From Colossians 1, these words leap out: “the hope laid up for you in heaven.” They wash over me like soothing oil. It’s not over even when it’s over here.

And then Philippians. And well, if you know Philippians… But for now, just this: Phil 3:13-14.

Finally, others’ blogs. Still wondering how a “stupid movie” could blindside and knock me so low, I behold someone else’s grief revisit, triggered by a seemingly mundane event — and realize mine came to call again the same way!

We mourn the loss not only of people, but also of dreams, of might-have-beens. And tiny triggers can call back hidden pain in startling waves. 

Now with waves receded, stilled, I sit and shake my head a little, still somewhat stunned, pondering the why.

I think God gives us such “re-griefs” to finish healing we don’t realize we still need. And to equip us for comfort of others in pain. 

No more blues now. Only settled, grateful peace.

*****

14 thoughts on “Blue Funk (and the Climb Out)

  1. I love your idea of writing down the things you did right! Most of the time I dwell on all my mistakes and the things I did wrong – I am going to write down and think about the things I did right!! Thank you!!

    1. Hi Rachel,
      I don’t know where I learned that, but it really does help me when I get into one of those beat-myself-down modes. We tend to think in extremes; all or nothing good or bad (well, some of us do…;) ) Thank you for comment. Blessings to you!

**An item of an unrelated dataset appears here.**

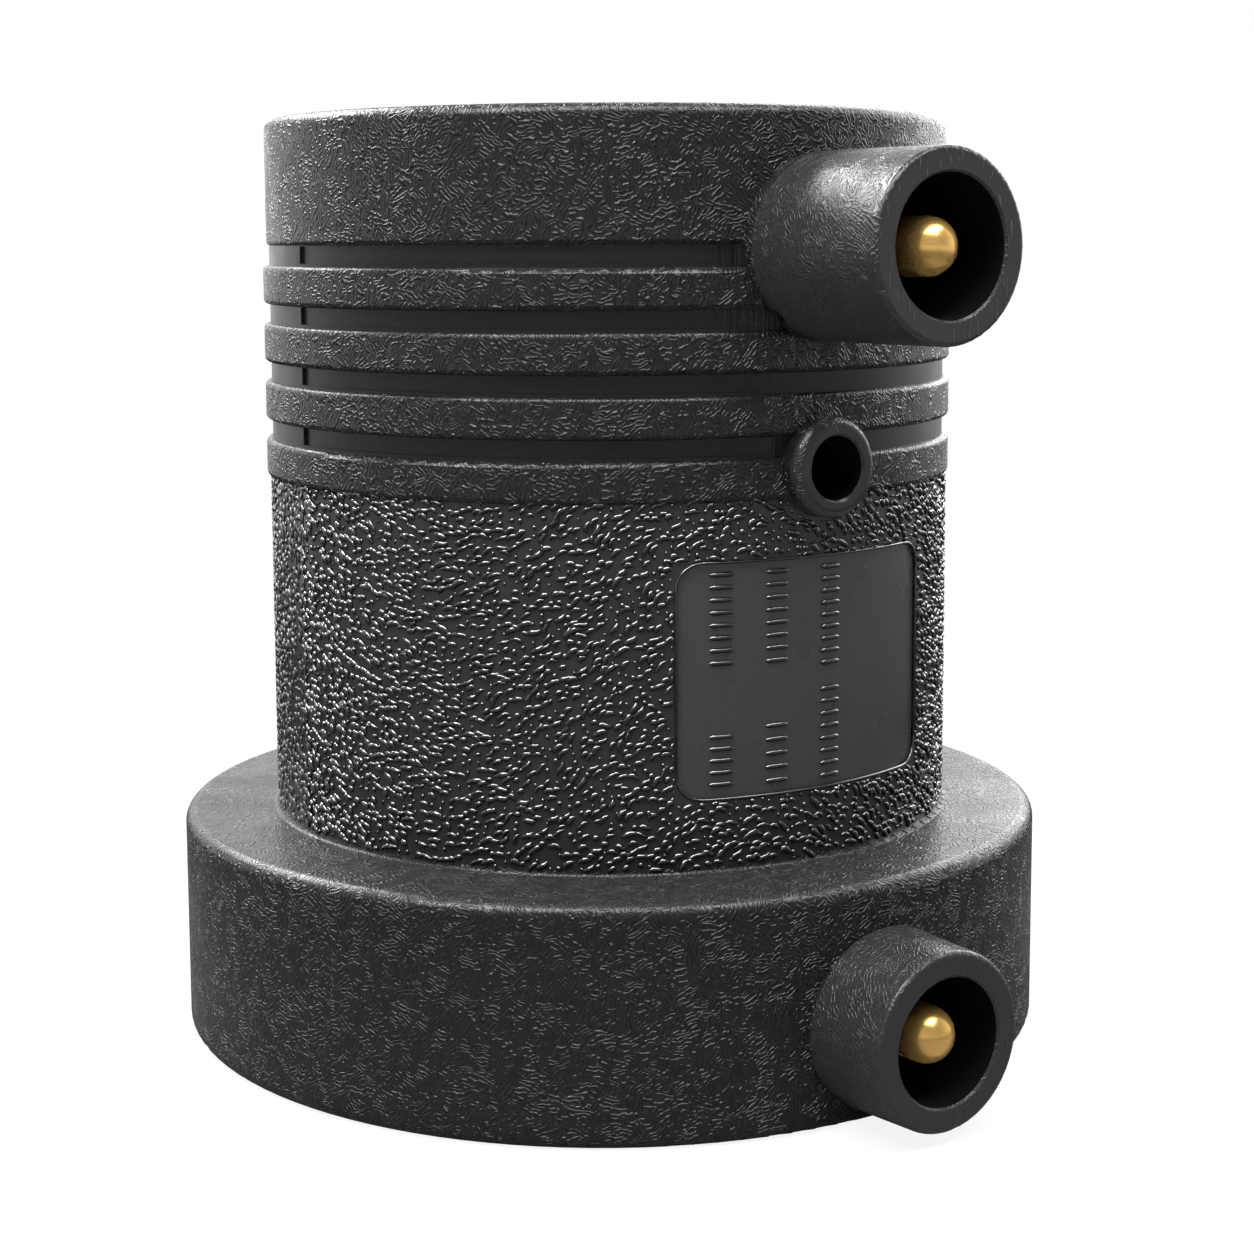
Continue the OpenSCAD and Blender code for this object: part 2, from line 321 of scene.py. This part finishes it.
def plasticZones(nodes, place):
    # The turn from the terminals, the height, and masks of the body's parts: 1 inside and 0 outside
    x, y, z = nodes.parts(place)
    _, alongNormal, upNormal = nodes.parts(nodes.add("ShaderNodeTexCoord").outputs["Normal"])
    radius = nodes.distance(x, y)
    aboveFlange = nodes.over(z, fitting["grainBottom"])
    grained = nodes.product(nodes.under(z, fitting["grainTop"]), aboveFlange)
    inRibs = nodes.product(nodes.over(z, fitting["grainTop"]), nodes.under(z, fitting["bandBottom"]))
    groove = nodes.product(nodes.under(radius, fitting["grooveMiddle"]), inRibs)
    pastFlange = fitting["flangeRadius"] + fitting["flangeMargin"]
    shroud = nodes.over(radius, nodes.blend(aboveFlange, pastFlange, fitting["shroudStart"]))
    behindGrain = nodes.under(radius, fitting["grainRadius"] - fitting["panelFront"])
    well = wellMask(nodes, x, y, z)
    face = nodes.product(nodes.under(alongNormal, plastic["faceNormal"]), shroud)
    upward = nodes.over(upNormal, plastic["topNormal"])
    bore = nodes.under(radius, fitting["wallMiddle"])
    return {
        "turn": nodes.math("ARCTAN2", x, nodes.product(y, -1.0)),
        "z": z,
        "well": well,
        "grain": grained,
        "groove": groove,
        "shroud": shroud,
        "face": face,
        "flangeTop": nodes.product(upward, nodes.under(z, fitting["grainBottom"])),
        "panel": nodes.product(grained, behindGrain, nodes.over(radius, fitting["panelBack"])),
        "smooth": nodes.largest(grained, bore, groove, face, well),
    }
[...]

  2. Praise God, for your insights. They are surely given from our Lord. He redeems and restores and heals, even as you said when we don’t realize we still need it. This is one of those post we should read every morning we wake up with any kind of heaviness. It is so encouraging.

    1. And you are encouraging me, Nona! I am so glad if this can be some of the “comfort” that 2 Corinthians 1:3-4 says God gives us in these situations to pass on to others. Fellowship! God bless, and thanks for the visit!

  3. I now know God is controlling the timing of when your blogs appear in my inbox…yesterday was great, but came home from my evening class discouraged and woke up the same way and here was this post. This morning I was wishing I hadn’t agreed to teach this semester–that I could focus on taking care of my husband and my house. And others as God brings them. Much here touched me, I am glad you are doing just the right thing for this season in your life, using the wisdom that comes from the experiences your life has brought you. God bless you.

    1. Thanks, Laurie, your comment is very encouraging.
      That IS God’s timing. Keep your chin up. God has blessing in this semester of teaching, too. It’s not morally wrong, so don’t fret. (Maybe you’re like me and think that whatever choice you made was the wrong one! lol but no kidding) And remember it IS only a semester! God bless you much today, dear sister!

  4. Dearest Sylvia,

    I had to go back and dig a bit before I answered this, but I found what I wanted to find. You made a comment to me on November 30, 2011 when I was in a deep funk. It was a comment to my post “salt and grace in the same sentence”

    It is these kinds of incredible words that sometimes are all I have to hang onto when the going gets so very rough. It was almost a month to the day that I was terminated from the place of which I wrote in November. Your comment to me then is still pertinent today. What if your words were not there? They are part of the tapestry I am holding onto…

    So, my dear sister, when you think your life is counting for not and you’re really only doing laundry and meeting the husband’s simple domestic needs, something else is happening, too. Your Lord is just so much a part of your everydayedness that you don’t realize His impact through you. Perhaps the writing down is necessary to bring it into your consciousness. So be it, but it IS there.

    I can testify to its power,
    Dawn

    1. Omygoodness, Dawn, have you ever returned the grace, multiplied many times! What meaning you just added to my day! Your comment’s going to be one of those precious encouragements to me when I get lagging and dragging, discouraged or tired or uncertain. Thank you, dear friend, and God bless.

  5. I think you are so right about the purpose of the “re-griefs.” {and I really like that word, by the way…it’s so fitting}.

    Thanks for linking up over at Graceful this week — so glad to have you there!

  6. Thanks, Michelle, for your visit and comment — and for hosting your blog hop. Glad to be there! God bless!

  7. Oh, it’s so true! The “re-griefs” can hurt so much, yet they can bring about incredible healing, healing we don’t even realize we need! I remember so clearly what it was like to experience this, the pain and the whys and yet the understanding of how much I’d grown and how much growing I still had to do – still have to do. I will never forget His healing and grace, the peace and rest that I hadn’t known I’d needed, and my gratitude for the perfect way He worked it all out. Thank you for sharing this!

  8. Mary,
    So glad to hear how God has given you that healing and grace in your grief(s)/re-grief(s). Prayers for more of His special comfort and love. May all be healed.